• Data to use:
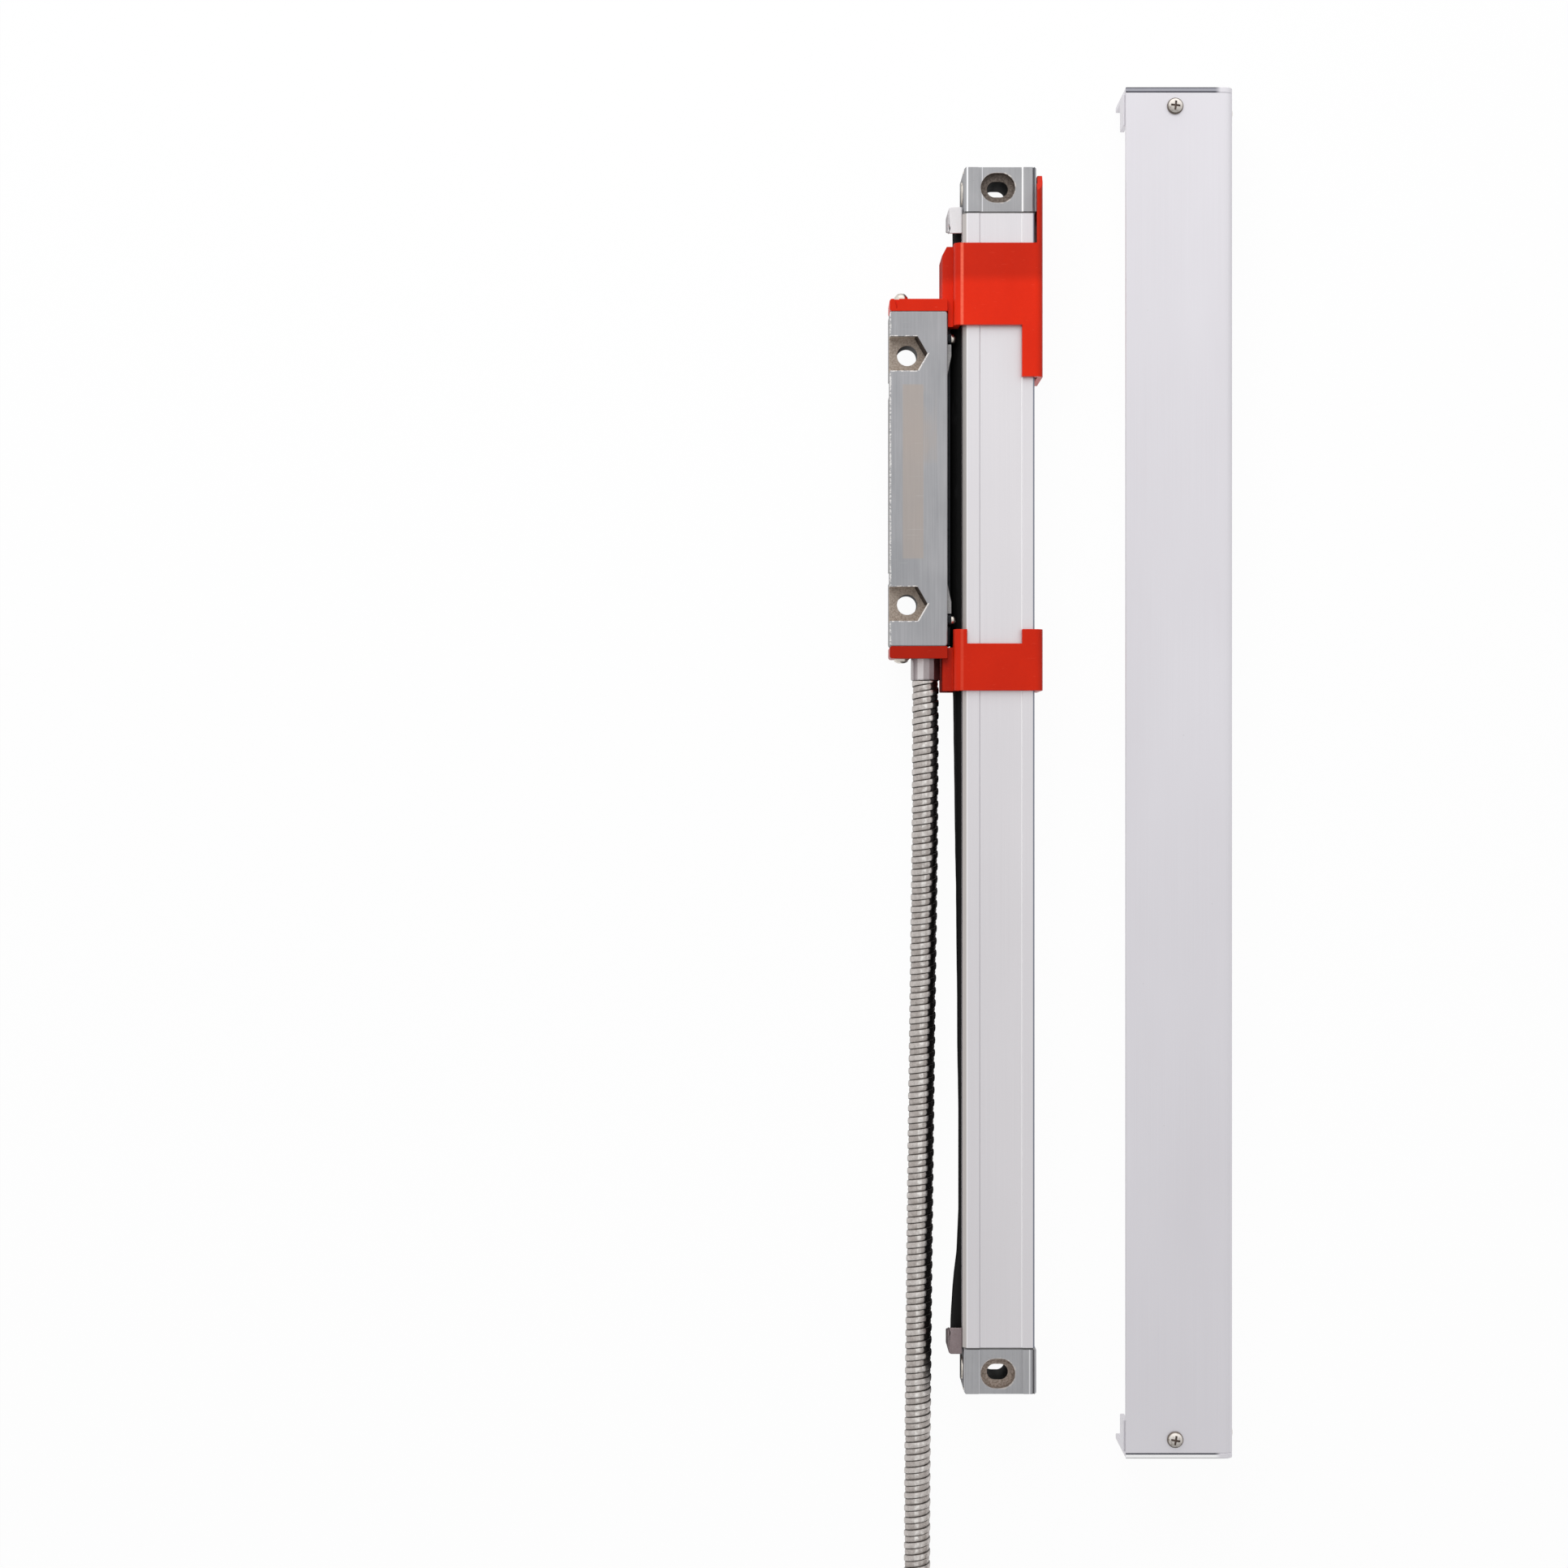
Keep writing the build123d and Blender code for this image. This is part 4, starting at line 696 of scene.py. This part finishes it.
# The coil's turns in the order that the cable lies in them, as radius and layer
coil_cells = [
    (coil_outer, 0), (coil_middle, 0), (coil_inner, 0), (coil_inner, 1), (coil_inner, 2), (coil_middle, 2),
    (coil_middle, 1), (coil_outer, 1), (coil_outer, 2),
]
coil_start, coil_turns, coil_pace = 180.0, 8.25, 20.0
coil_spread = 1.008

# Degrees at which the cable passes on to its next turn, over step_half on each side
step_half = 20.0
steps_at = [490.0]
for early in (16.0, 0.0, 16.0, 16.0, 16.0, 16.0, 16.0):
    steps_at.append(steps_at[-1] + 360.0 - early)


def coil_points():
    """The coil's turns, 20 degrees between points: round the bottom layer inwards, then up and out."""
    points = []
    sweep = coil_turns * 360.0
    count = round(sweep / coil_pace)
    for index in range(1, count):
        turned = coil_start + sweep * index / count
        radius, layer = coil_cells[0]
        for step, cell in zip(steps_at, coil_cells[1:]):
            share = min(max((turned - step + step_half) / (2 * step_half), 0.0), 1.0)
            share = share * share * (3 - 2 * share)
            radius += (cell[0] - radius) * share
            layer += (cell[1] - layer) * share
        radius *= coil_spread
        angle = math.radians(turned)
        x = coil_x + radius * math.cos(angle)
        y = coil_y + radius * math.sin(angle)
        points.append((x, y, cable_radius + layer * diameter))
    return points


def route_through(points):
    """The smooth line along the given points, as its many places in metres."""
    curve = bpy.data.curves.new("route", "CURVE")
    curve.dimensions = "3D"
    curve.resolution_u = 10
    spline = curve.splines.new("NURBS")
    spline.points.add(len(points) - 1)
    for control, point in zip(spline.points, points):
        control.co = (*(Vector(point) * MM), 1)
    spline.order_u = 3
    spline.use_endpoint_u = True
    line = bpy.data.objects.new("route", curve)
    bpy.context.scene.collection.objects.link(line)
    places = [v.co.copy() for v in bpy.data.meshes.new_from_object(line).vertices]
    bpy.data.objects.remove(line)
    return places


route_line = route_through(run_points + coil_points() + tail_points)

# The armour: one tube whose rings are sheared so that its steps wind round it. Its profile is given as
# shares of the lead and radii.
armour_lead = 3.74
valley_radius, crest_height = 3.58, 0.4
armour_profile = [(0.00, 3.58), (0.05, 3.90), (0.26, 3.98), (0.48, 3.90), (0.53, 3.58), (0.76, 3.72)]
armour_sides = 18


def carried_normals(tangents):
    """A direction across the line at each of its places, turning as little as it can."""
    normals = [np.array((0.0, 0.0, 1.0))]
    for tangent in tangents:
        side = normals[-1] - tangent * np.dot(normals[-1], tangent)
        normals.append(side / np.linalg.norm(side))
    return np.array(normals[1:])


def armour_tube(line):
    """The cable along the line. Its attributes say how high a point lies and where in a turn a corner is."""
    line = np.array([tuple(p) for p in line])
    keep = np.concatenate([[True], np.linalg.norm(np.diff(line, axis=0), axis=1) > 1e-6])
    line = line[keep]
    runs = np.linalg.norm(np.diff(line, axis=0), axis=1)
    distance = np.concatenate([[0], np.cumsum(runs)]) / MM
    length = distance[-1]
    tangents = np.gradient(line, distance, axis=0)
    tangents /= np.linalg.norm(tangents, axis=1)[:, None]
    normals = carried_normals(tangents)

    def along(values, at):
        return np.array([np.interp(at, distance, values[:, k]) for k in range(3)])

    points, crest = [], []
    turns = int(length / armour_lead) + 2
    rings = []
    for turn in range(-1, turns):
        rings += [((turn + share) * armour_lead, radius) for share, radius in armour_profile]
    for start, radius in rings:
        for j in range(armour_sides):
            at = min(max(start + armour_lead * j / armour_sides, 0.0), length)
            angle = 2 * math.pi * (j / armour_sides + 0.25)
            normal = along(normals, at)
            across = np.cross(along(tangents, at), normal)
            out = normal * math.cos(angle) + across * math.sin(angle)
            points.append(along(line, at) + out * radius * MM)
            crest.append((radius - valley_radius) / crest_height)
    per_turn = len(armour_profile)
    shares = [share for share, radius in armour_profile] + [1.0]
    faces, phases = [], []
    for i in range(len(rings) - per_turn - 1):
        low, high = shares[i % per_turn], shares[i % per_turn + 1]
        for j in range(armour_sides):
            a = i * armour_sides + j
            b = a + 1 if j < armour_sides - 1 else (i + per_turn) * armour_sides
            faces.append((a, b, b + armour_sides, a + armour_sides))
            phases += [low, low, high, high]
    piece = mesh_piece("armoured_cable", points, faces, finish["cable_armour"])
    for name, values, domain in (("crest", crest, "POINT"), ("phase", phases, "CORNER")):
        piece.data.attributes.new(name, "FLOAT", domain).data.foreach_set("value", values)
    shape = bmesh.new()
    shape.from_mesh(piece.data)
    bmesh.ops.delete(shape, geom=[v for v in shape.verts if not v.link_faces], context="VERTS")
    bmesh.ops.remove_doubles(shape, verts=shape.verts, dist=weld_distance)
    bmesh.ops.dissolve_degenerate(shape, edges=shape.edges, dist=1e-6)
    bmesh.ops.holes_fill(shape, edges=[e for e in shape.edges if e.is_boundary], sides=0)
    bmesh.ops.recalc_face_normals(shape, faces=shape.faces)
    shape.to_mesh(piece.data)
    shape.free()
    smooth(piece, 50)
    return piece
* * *
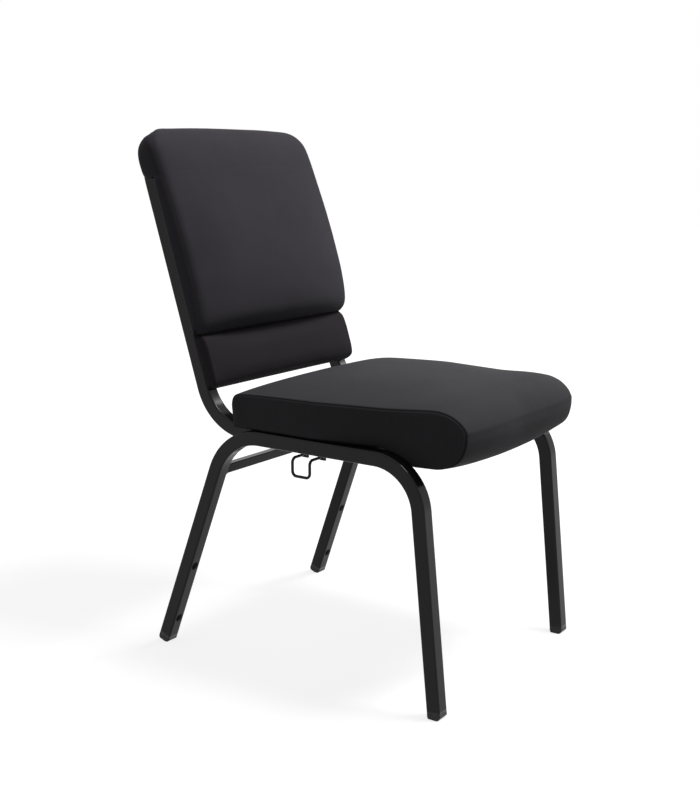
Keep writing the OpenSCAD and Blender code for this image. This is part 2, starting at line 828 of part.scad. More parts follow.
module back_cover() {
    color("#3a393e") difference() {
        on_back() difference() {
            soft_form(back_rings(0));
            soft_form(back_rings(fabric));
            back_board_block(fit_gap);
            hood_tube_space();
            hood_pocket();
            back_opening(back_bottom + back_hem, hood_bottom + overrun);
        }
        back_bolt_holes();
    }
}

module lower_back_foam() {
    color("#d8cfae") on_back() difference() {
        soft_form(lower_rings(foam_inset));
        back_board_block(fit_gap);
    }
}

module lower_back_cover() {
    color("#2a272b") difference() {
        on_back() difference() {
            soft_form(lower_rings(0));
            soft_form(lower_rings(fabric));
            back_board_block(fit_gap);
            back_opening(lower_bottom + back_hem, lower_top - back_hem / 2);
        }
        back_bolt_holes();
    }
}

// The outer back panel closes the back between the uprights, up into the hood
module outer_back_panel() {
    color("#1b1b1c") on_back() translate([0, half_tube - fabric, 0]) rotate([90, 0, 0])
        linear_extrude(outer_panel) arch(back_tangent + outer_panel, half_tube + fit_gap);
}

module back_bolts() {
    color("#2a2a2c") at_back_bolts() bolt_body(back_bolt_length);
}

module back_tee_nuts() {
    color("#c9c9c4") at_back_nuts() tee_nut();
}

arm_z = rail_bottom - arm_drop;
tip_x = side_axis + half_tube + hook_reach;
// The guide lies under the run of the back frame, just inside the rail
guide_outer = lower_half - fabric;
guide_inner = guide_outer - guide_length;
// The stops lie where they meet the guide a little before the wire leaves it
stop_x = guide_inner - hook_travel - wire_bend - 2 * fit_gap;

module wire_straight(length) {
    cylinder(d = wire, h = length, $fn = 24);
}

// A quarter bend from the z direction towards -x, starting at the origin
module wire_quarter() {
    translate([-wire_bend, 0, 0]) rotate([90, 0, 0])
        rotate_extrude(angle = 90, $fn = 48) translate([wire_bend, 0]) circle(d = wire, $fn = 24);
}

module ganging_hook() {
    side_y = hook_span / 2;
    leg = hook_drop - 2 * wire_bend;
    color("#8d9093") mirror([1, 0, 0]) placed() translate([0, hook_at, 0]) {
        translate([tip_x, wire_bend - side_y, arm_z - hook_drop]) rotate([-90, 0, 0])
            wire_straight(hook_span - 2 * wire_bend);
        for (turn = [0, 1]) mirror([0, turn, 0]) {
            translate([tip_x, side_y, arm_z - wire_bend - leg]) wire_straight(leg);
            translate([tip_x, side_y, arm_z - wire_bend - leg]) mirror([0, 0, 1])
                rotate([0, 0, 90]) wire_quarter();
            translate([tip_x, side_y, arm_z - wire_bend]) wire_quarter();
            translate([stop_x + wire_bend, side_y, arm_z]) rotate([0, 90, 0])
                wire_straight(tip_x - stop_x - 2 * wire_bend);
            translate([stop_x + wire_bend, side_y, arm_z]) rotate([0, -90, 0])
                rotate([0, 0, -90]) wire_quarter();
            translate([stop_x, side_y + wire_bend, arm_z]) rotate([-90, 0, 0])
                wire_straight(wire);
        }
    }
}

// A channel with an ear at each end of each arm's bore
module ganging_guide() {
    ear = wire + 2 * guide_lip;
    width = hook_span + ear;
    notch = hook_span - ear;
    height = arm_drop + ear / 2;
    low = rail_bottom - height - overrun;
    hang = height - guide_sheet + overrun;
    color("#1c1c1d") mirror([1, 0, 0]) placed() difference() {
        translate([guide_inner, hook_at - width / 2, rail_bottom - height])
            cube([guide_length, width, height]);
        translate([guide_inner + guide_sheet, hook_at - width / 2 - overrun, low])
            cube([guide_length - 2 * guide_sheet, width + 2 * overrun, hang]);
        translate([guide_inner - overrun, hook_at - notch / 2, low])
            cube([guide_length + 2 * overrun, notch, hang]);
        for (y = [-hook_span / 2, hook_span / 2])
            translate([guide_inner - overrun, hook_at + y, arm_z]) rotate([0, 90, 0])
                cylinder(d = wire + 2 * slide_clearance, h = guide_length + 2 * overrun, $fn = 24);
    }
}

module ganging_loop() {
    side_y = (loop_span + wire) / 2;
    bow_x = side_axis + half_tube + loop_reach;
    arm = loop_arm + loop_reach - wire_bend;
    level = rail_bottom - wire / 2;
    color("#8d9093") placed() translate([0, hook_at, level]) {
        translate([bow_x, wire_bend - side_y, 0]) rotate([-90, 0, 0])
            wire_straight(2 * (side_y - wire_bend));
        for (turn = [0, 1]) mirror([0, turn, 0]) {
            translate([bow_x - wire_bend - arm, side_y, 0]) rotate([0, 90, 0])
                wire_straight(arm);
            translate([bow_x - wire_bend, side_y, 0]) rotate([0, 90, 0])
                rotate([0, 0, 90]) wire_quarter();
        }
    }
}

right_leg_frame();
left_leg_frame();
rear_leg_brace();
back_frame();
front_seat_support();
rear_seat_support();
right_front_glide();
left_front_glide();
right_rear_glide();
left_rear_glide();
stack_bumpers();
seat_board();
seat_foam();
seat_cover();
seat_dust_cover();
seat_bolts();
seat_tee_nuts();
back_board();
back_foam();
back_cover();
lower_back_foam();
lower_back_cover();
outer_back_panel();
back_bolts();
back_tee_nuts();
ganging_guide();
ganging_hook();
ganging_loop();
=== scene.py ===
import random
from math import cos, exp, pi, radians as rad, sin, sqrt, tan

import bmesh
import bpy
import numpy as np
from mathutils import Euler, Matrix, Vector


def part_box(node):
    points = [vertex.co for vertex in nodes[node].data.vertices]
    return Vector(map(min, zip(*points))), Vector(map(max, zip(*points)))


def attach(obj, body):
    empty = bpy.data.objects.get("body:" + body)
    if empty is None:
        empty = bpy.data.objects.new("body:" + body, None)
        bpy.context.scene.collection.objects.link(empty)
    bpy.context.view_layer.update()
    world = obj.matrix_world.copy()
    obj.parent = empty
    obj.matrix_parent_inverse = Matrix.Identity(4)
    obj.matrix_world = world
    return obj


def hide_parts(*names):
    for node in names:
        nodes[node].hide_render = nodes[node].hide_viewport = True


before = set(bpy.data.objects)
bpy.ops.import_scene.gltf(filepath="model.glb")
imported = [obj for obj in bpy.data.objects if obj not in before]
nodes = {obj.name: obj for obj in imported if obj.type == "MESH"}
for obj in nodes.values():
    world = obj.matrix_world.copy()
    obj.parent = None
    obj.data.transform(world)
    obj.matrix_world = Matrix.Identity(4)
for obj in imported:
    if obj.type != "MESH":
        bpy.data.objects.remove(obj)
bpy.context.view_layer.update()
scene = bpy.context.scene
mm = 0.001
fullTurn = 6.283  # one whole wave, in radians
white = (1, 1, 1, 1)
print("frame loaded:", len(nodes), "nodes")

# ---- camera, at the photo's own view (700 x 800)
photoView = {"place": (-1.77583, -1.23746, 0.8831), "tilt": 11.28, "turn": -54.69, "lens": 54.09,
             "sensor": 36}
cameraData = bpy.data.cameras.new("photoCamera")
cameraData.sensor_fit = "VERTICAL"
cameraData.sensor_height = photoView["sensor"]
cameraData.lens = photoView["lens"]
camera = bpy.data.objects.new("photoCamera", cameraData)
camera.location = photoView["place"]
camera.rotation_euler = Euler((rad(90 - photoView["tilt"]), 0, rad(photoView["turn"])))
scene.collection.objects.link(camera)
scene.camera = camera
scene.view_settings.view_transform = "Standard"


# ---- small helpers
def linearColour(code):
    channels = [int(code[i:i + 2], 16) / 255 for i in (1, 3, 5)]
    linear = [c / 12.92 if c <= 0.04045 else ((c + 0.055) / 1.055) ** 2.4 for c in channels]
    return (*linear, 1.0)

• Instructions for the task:
Your task is to retype the entries verbatim, starting with the line that holds "obj.parent = None" and stopping after the line that holds "bpy.data.objects.remove(obj)".

• Answer to this task:
    obj.parent = None
    obj.data.transform(world)
    obj.matrix_world = Matrix.Identity(4)
for obj in imported:
    if obj.type != "MESH":
        bpy.data.objects.remove(obj)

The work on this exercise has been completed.